The Functions that I call in the main code are in the following order

uint16_t ulLowByte      = 0;
bool     bSign;
uint32_t i32IntegerPart;
uint32_t i32FractionPart;

ZEUSLibInit(I2C0_BASE);
ZEUSLibConfigureCurrentSense(I2C0_BASE,ZEUS_INA226A_ADDR,500,150);
ZEUSLibConfigureCurrentSense(I2C0_BASE,ZEUS_INA226B_ADDR,500,150);

 while(1) {
          ulLowByte = ZEUSLibGetCurrent(I2C0_BASE,ZEUS_INA226A_ADDR,&bSign,&i32IntegerPart,&i32FractionPart);
          if(bSign) {
            UARTprintf("Ia -%3d.%03d\n", i32IntegerPart, i32FractionPart);
          } else {
            UARTprintf("Ia %3d.%03d\n", i32IntegerPart, i32FractionPart);
          }
          ulLowByte = ZEUSLibGetCurrent(I2C0_BASE,ZEUS_INA226B_ADDR,&bSign,&i32IntegerPart,&i32FractionPart);
          if(bSign) {
            UARTprintf("Ib -%3d.%03d\n", i32IntegerPart, i32FractionPart);
          } else {
            UARTprintf("Ib %3d.%03d\n", i32IntegerPart, i32FractionPart);
          }
          ulLowByte = ZEUSLibGetVoltage(I2C0_BASE,ZEUS_AIN_CHA,&i32IntegerPart,&i32FractionPart);
          UARTprintf("Va %3d.%03d\n", i32IntegerPart, i32FractionPart);
          ulLowByte = ZEUSLibGetVoltage(I2C0_BASE,ZEUS_AIN_CHB,&i32IntegerPart,&i32FractionPart);
          UARTprintf("Vb %3d.%03d\n", i32IntegerPart, i32FractionPart);
          ulLowByte = ZEUSLibGetVoltage(I2C0_BASE,ZEUS_AIN_CHC,&i32IntegerPart,&i32FractionPart);
          UARTprintf("Vc %3d.%03d\n", i32IntegerPart, i32FractionPart);
}

I interface the I2C to 2x Current Sense INA226 ADC and 1x Voltage Sense Quad Channel ADS1115 ADC

Regards

Amit

Great help!

Thanks very much, Amit!

But i still need some help from you. What is the functionality of the I2CMasterDataPut and I2CMasterControl?
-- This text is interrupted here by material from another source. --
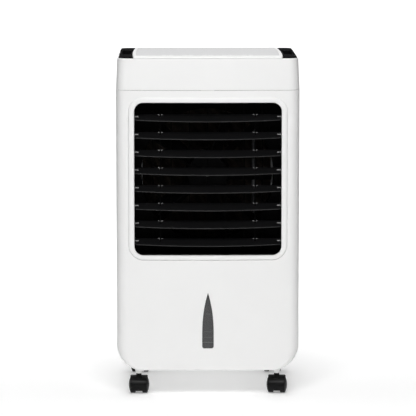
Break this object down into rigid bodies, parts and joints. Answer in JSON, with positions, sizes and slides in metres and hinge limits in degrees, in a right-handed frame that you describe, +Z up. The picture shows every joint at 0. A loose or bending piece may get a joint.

    I2CMasterSlaveAddrSet(ui32BaseAddress, ui32Channel, ZEUS_WRITE);
    I2CMasterDataPut(ui32BaseAddress, ZEUS_INA226_ICONV_REG);
    I2CMasterControl(ui32BaseAddress, I2C_MASTER_CMD_BURST_SEND_START);
    while(!(I2CMasterBusy(ui32BaseAddress)));
    while(I2CMasterBusy(ui32BaseAddress));
    I2CMasterSlaveAddrSet(ui32BaseAddress, ui32Channel, ZEUS_READ);
    I2CMasterControl(ui32BaseAddress, I2C_MASTER_CMD_BURST_RECEIVE_START);
    while(!(I2CMasterBusy(ui32BaseAddress)));
    while(I2CMasterBusy(ui32BaseAddress));
    ui8ConvRegHighByte = I2CMasterDataGet(ui32BaseAddress);
    I2CMasterControl(ui32BaseAddress, I2C_MASTER_CMD_BURST_RECEIVE_FINISH);
    while(!(I2CMasterBusy(ui32BaseAddress)));
    while(I2CMasterBusy(ui32BaseAddress));
    ui8ConvRegLowByte = I2CMasterDataGet(ui32BaseAddress);

    ui32ADSOut = ui8ConvRegHighByte << 8 | ui8ConvRegLowByte;

Hello Happy Smile,

The function of the I2CMasterDataPut is to write to the Transmit buffer when i2C Master is in Transmit Mode. The function of the I2CMasterControl is to write to the master Control Register which decides what kind of transfer needs to be done e.g. Start, continue transmit, continue recieve, stop

The detailed description of these API's can be found in the Driverlib User Guide which comes along with the TIVAWare docs

Regards

Amit

Oh, actually, i wanna know the purposes of these two functions in your code.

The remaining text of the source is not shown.